Two Line Reviews - #422

Movie: Harry Potter and the Deathly Hallows: Part 2 (2011)

Plot: Harry and others are set to find the remaining horcruxes to destroy them. In the process, they learn quite a few things about Dumbledore, Snape and his parents among others. When he destroys what is thought to be the final horcrux, he understands a tough truth and a twist ends Voldemort and the HP Saga!

What Works?

  • The film starts with the same momentum at which HP 7 ends and the gradual unwinding of some closely kept secrets makes this a special edition.
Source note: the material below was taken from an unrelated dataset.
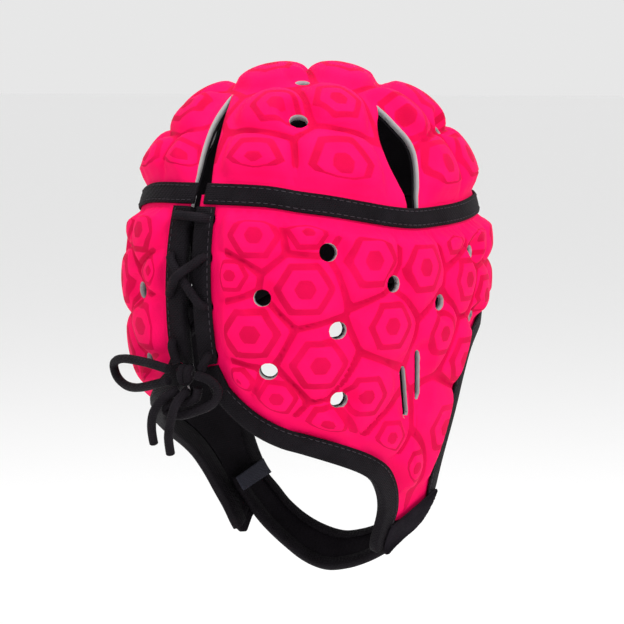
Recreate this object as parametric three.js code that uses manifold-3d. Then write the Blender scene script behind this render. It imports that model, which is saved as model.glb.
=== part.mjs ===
// Padded rugby scrum cap, laced at the back, with a chin strap.
// Millimetres, +Z up, face toward -Y, the wearer's right toward -X, origin at the inner crown.
// Places on the head are given as an azimuth in degrees, from straight back (0) toward the
// wearer's right (+) or left (-), a depth below the origin, and a stand-off from the head.

import * as THREE from 'three';
import { mergeVertices } from 'three/addons/utils/BufferGeometryUtils.js';
import Module from 'manifold-3d';

const wasm = await Module();
wasm.setup();

const RAD = Math.PI / 180;

// Head form
const HALF_WIDTH = 79;
const FRONT_REACH = 101;
const BACK_REACH = 102.5;
const DOME_DEPTH = 104;
const CAP_DEPTH = 253;
const PLAN_POWER = 2.25;
const DOME_POWER = 2.3;
// drop below the dome, share of what is left of the cap's depth | half width | front | back
const LOWER_SECTIONS = [
  [0.0, 1.0, 1.0, 1.0],
  [0.174, 0.98, 0.985, 0.975],
  [0.376, 0.92, 0.955, 0.915],
  [0.59, 0.84, 0.905, 0.85],
  [0.805, 0.715, 0.84, 0.78],
  [1.0, 0.565, 0.755, 0.705],
];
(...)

Yates, as usual, doesn't tamper much with Rowling's work.
  • The final logic explaining the existence of Harry even after Voldemort's spell is solid - convincing for sure.
  • Scenes inside Hogwarts have been decorated artistically and the graphics work,again, is commendable.
  • Background score of Alexandre Desplat is a winner; The music is grand and pleasing.
What Doesn't?
  • Expected a lot more on the presentation of the Snape & Albus stories; Wasn't upto the three brothers depiction.
  • Same could be said of the Dragon scene at the dungeon.
A fitting end to a huge, magnificent series of films!